Trust is the most important ingredient for building customer loyalty. Without it, any relationship, whether personal or business, will not flourish. When trust is broken, customer loyalty is lost and rarely can be reincarnated.
Here are 5 tips for building trust in customer service:
- Active listening – When interacting with a customer, listening for and acknowledging their underlying emotion is a critical step in building trust. Listening communicates to the person that you are interested in learning why, for example, they are frustrated, excited, disappointed, concerned, etc. Hearing a customer’s words, translating them into an emotion, and then responding provides a strong foundation for building a long-lasting relationship.
- Sharing personal feelings – Let customers know your personal opinion if they ask. If an outfit doesn’t look good, a dish isn’t the best on the menu or you know the quality of an electronic gadget is suspect, communicate your thoughts. These are stepping stones for continual trust.
- Recommending competitors – Just as Kris Kringle in Miracle on 34th Street recommended that a customer go to competitor’s store to find the perfect gift, make sure your representatives learn about similar products that might be a better fit for your customers. This ties in with the two tips above; your associate is listening and demonstrating compassion.
- Standing behind your products – When something goes wrong with one of your products do whatever necessary to quantify that your organization is quality driven and customer focused. “When the rubber hits the road,” make sure your company rises to the occasion.

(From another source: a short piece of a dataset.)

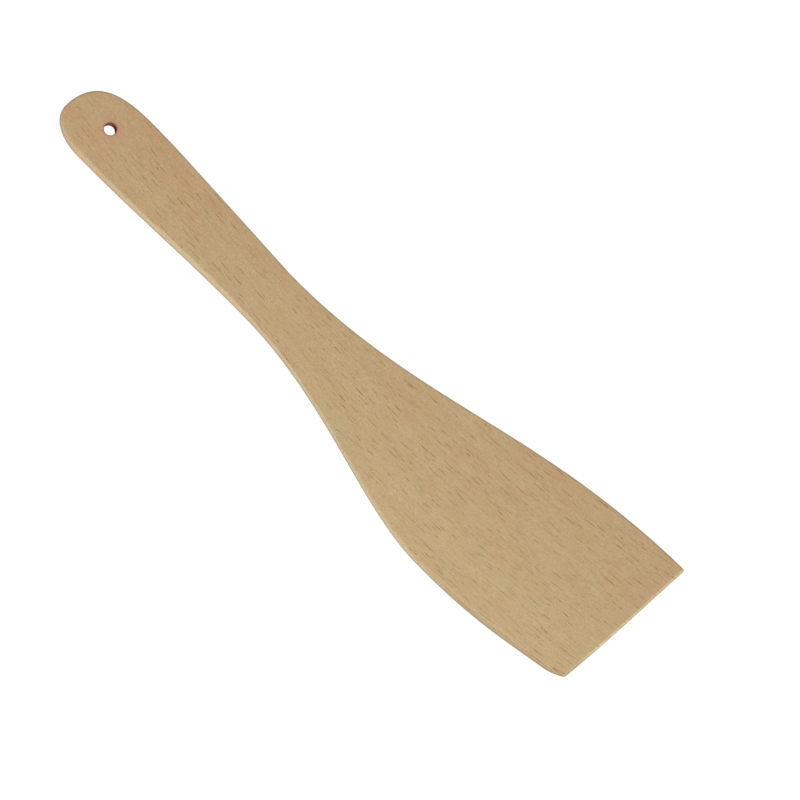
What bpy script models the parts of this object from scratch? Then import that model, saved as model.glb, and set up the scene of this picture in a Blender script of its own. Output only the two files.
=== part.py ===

- Following-through – Over the long run, following- through, following-up and keeping customers informed is the link in the chain of trust that can never be broken. When someone is told you will get back to them with a resolution or that you will let them know about an upcoming sale, or if the shirt they are looking for can be found in another location, promise a date and communicate before then, never after.
Aristotle said that the whole is greater than the sum of its parts. I’m not sure that his words of wisdom apply to building trust; each ingredient must be present and reinforced with every customer encounter. Break one, trust is gone and creating long-term loyalty will certainly fail to ever develop.
Let me know if you have other tips for building trust that work. I trust there are many good ideas that can help us all.